Patriarchy justifies violence against women who are labelled characterless, and deemed to possess loose morals. This is what my harasser was trying to achieve; just because I did not budge into his demands, he wanted to throw ink onto my character so my family could rebuke me. 

Patriarchy considers women meek, thus it is unmanly to fight them. The best way to take revenge against them is to drop hints to her family of her immorality, arousing men on “ghairat” (honor). Their own families are left to deal with them as they had brought dishonor—women have to justify their innocence as their mere visibility in public spaces has led to this. My harasser wanted to communicate to my family and friends that I am to be blamed for his “justified” behavior against me. Male family members who do not punish their women in such scenarios are “beghairat” (shameless), open to rebuke from society. When my family who are educated pushed back, he had the audacity to claim that my family is shameless.
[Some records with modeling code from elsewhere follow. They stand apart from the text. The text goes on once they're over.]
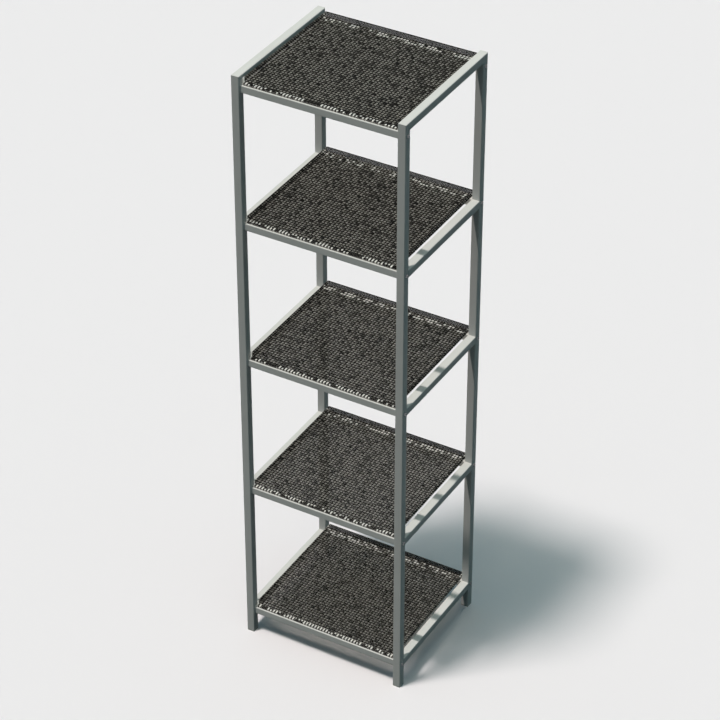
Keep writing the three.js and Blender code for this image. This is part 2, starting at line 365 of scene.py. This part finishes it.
def front_streaks(tree, place, axes):
    """Where the front edge of a tray is, and how far a place lies in a painted highlight streak
    there.
    """
    across = add(tree, "ShaderNodeMath", {
        0: axes["X"], 1: 1 / (GLINT_SPACING_MM * MM)}, operation="MULTIPLY")
    wave = add(tree, "ShaderNodeMath", {0: across.outputs[0], 1: 0.5}, operation="PINGPONG")
    streak = add(tree, "ShaderNodeMapRange", {
        "Value": wave.outputs[0],
        "From Min": 0.5 - STREAK_OUTER, "From Max": 0.5 - STREAK_INNER},
        interpolation_type="SMOOTHSTEP")
    cell = add(tree, "ShaderNodeVectorMath", {
        0: place, 1: (GLINT_SPACING_MM * MM, STREAK_ROW_MM * MM, TRAY_STEP_MM * MM)}, operation="SNAP")
    chance = add(tree, "ShaderNodeTexWhiteNoise", {"Vector": cell.outputs[0]})
    groups = add(tree, "ShaderNodeTexNoise", {
        "Vector": place, "Scale": 1 / (STREAK_GROUP_MM * MM), "Detail": 0.0})
    share = add(tree, "ShaderNodeMapRange", {
        "Value": groups.outputs["Fac"], "From Min": GROUP_LOW, "From Max": GROUP_HIGH,
        "To Min": FEWEST_STREAKS, "To Max": MOST_STREAKS})
    chosen = add(tree, "ShaderNodeMath", {
        0: chance.outputs["Value"], 1: share.outputs[0]}, operation="LESS_THAN")
    shown = add(tree, "ShaderNodeMath", {
        0: chosen.outputs[0], 1: streak.outputs[0]}, operation="MULTIPLY")
    in_rows = add(tree, "ShaderNodeMath", {
        0: axes["Y"], 1: FRONT_BAND_MIDDLE_MM * MM, 2: STREAK_ROW_MM * MM}, operation="COMPARE")
    part = add(tree, "ShaderNodeMath", {
        0: shown.outputs[0], 1: in_rows.outputs[0]}, operation="MULTIPLY")
    in_front = add(tree, "ShaderNodeMath", {
        0: axes["Y"], 1: (FRONT_BAND_MIDDLE_MM + STREAK_ROW_MM) * MM}, operation="LESS_THAN")
    return in_front.outputs[0], part.outputs[0]


print("streaks from", FRONT_BAND_MIDDLE_MM - STREAK_ROW_MM,
      "to", FRONT_BAND_MIDDLE_MM + STREAK_ROW_MM, "mm")

# %% [markdown]
# The colour puts the parts together. Between the glint spots the wire has a small share of
# the mesh's grey, which is painted shade, and in a spot it has a multiple of it, different
# for each spot, which is painted highlight. The front edge and the rear lip are seen almost
# edge on, so their glints are drawn dull, as painted shade on those strips. Over the rails
# the pale painted highlight takes over, in slightly wider spots.

# %% Coat of the mesh
# The glint numbers below scale painted highlights on the wire, the dull share is painted shade
# between them, and the pale rail colour is a painted highlight.
MESH_GREY = "#3c3b39"
DULL_SHADE = 0.04
FLOOR_GLINT = 9.4
EDGE_GLINT = 2.0
GLINT_SPREAD = 0.55
LIP_START_MM = 169.5
PAINTED_RAIL_GLINT = "#f2f2f0"
RAIL_SHARE = 0.5
RAIL_WIDENING = 0.7
REAR_BAND_MIDDLE_MM = 158.0
REAR_BAND_HALF_MM = 8.0


def grey_with_painted_glints(tree, place):
    """The mesh's grey with painted highlights and shade, duller at the edges and pale over the
    rails.
    """
    axes = add(tree, "ShaderNodeSeparateXYZ", {0: place}).outputs
    glint_spot, shade_chance, rail_chance = painted_glint_grid(tree, place, axes)
    in_front, front_rail_glint = front_streaks(tree, place, axes)

    # Painted shade: weaker glints on the front fold and the rear lip.
    in_lip = add(tree, "ShaderNodeMath", {
        0: axes["Y"], 1: LIP_START_MM * MM}, operation="GREATER_THAN")
    painted_shade_at_edges = add(tree, "ShaderNodeMath", {
        0: in_lip.outputs[0], 1: in_front}, operation="MAXIMUM")
    strongest = add(tree, "ShaderNodeMix", {
        0: painted_shade_at_edges.outputs[0], 2: FLOOR_GLINT, 3: EDGE_GLINT}, data_type="FLOAT")
    spread = add(tree, "ShaderNodeMath", {0: shade_chance, 1: GLINT_SPREAD}, operation="POWER")
    glint = add(tree, "ShaderNodeMath", {
        0: spread.outputs[0], 1: strongest.outputs[0]}, operation="MULTIPLY")
    shade = add(tree, "ShaderNodeMath", {
        0: glint_spot, 1: glint.outputs[0], 2: DULL_SHADE}, operation="MULTIPLY_ADD")
    wire = add(tree, "ShaderNodeVectorMath", {
        0: linear(MESH_GREY)[:3], "Scale": shade.outputs[0]}, operation="SCALE")

    # Painted highlight: the lit tops of the rails, drawn pale on the wire over them.
    over_rear = add(tree, "ShaderNodeMath", {
        0: axes["Y"], 1: REAR_BAND_MIDDLE_MM * MM, 2: REAR_BAND_HALF_MM * MM},
        operation="COMPARE")
    rail_glint_chosen = add(tree, "ShaderNodeMath", {
        0: rail_chance, 1: RAIL_SHARE}, operation="LESS_THAN")
    rear_glint_chosen = add(tree, "ShaderNodeMath", {
        0: over_rear.outputs[0], 1: rail_glint_chosen.outputs[0]}, operation="MULTIPLY")
    wide_glint_spot = add(tree, "ShaderNodeMath", {0: glint_spot, 1: RAIL_WIDENING}, operation="POWER")
    rear_rail_glint = add(tree, "ShaderNodeMath", {
        0: rear_glint_chosen.outputs[0], 1: wide_glint_spot.outputs[0]}, operation="MULTIPLY")
    painted_rail_glint = add(tree, "ShaderNodeMath", {
        0: rear_rail_glint.outputs[0], 1: front_rail_glint}, operation="MAXIMUM")
    return add(tree, "ShaderNodeMix", {
        0: painted_rail_glint.outputs[0], 6: wire.outputs[0], 7: linear(PAINTED_RAIL_GLINT)},
        data_type="RGBA").outputs[2]


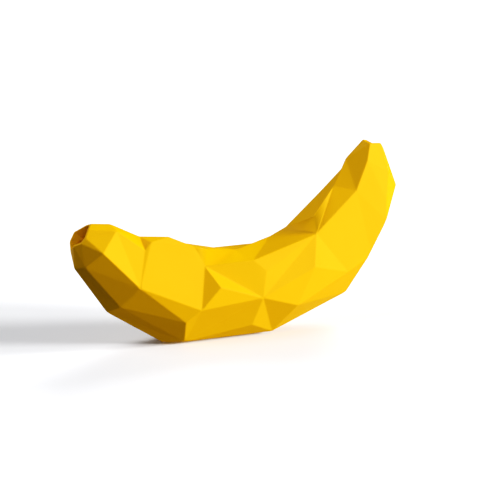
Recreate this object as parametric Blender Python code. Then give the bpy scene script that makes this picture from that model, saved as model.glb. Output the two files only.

I have come to the conclusion that harassment and abuse in our society will only stop when women will be considered as equal, fellow human beings: their worth will not be defined by their relationships with men, or the family they stem from. When their breathing and sense of reason will be enough to grant them equal status and consideration. When they will no longer be responsible for uplifting or bringing down the dignity and honor of their families, through their behavior and actions—when they will no longer be expected to fit a patriarchal mold. 

Recently, I was tutoring a few girls English in my neighborhood. As I bid one of the girls’ mothers goodbye when she came to drop her off at my place, she asked me to let her know when it is time to pick them up; do not let them go alone. I empathise with her: our society will remain unsafe for girls and women until all of us make a conscious effort to teach our sons about consent and respecting women. It will also remain unequal until we teach our daughters how to develop strong backbones and speak up for themselves.